Be warned – this is not a simple book by any means. It will entertain you and intrigue you but it will also make you think. Although in one sense it reads like a ‘ripping yarn’ and its sci-fi elements are worthy of Star Wars, it also stretches the intellect in rather the same way that Persig’s Zen and the Art of Motorcycle Maintenance did. (I would love to see Holy Night become a cult classic as that one did. It certainly deserves to).

You need to pay close attention to the story, for everything changes, second by second and time does strange things. In fact, there are several stories happening at once as though you were watching a bank of screens all tuned to different channels. You’ll find the characters, too, watching multiple screens and following several stories.

It would be a challenge to any writer to create a book in this format. But Tilsley manages it, and does so superbly. This is where the skills he honed in his 20 years as a TV scriptwriter must have come in handy. Though Holy Night is, I must say, a very long way from ‘Prisoner’ and ‘Dr Finlay’s Casebook’!

It is a hard book to describe, since it is so unlike anything else. Basically, it is a story about good and evil, emotion and intellect, mind and spirit. It tells the tale of a relationship between an impulsive, emotional, creator and his perfectionistic, high-tech counterpart – a relationship of love and loathing, fear and longing, denial and intimate, eternal, inescapable connection.

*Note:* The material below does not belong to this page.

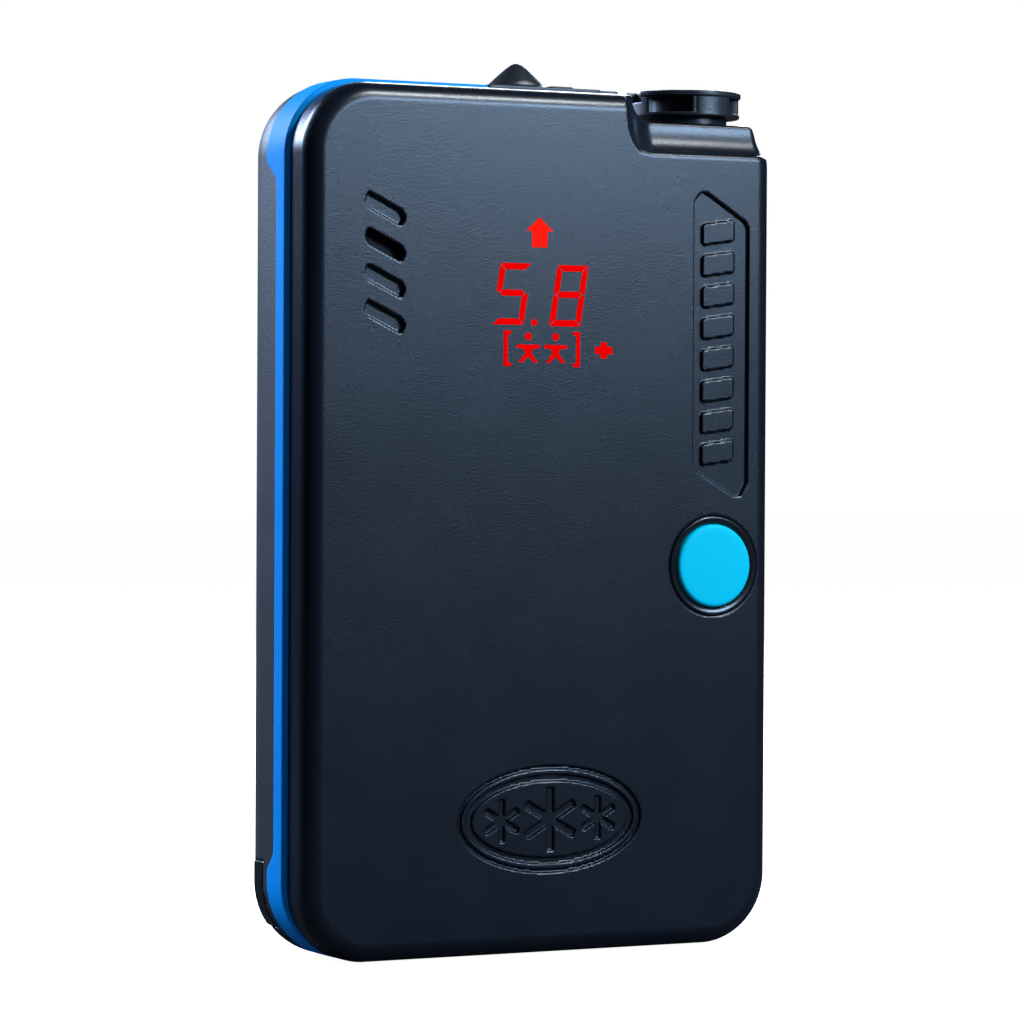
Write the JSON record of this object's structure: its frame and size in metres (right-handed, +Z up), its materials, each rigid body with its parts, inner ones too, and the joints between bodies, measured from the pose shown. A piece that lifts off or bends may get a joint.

Holy Night is funny, irreverent, shocking, witty … and utterly profound. You will either ‘get it’ or you won’t. I fear a lot of people may not. But for those who do, it may leave you, as it left me, with a sense of speechless delight in the privilege of being a bumbling, struggling yet awesomely creative ordinary human being, reinventing the world in every moment. If you really do ‘get it’, then for a while, after you close the cover, everything sparkles.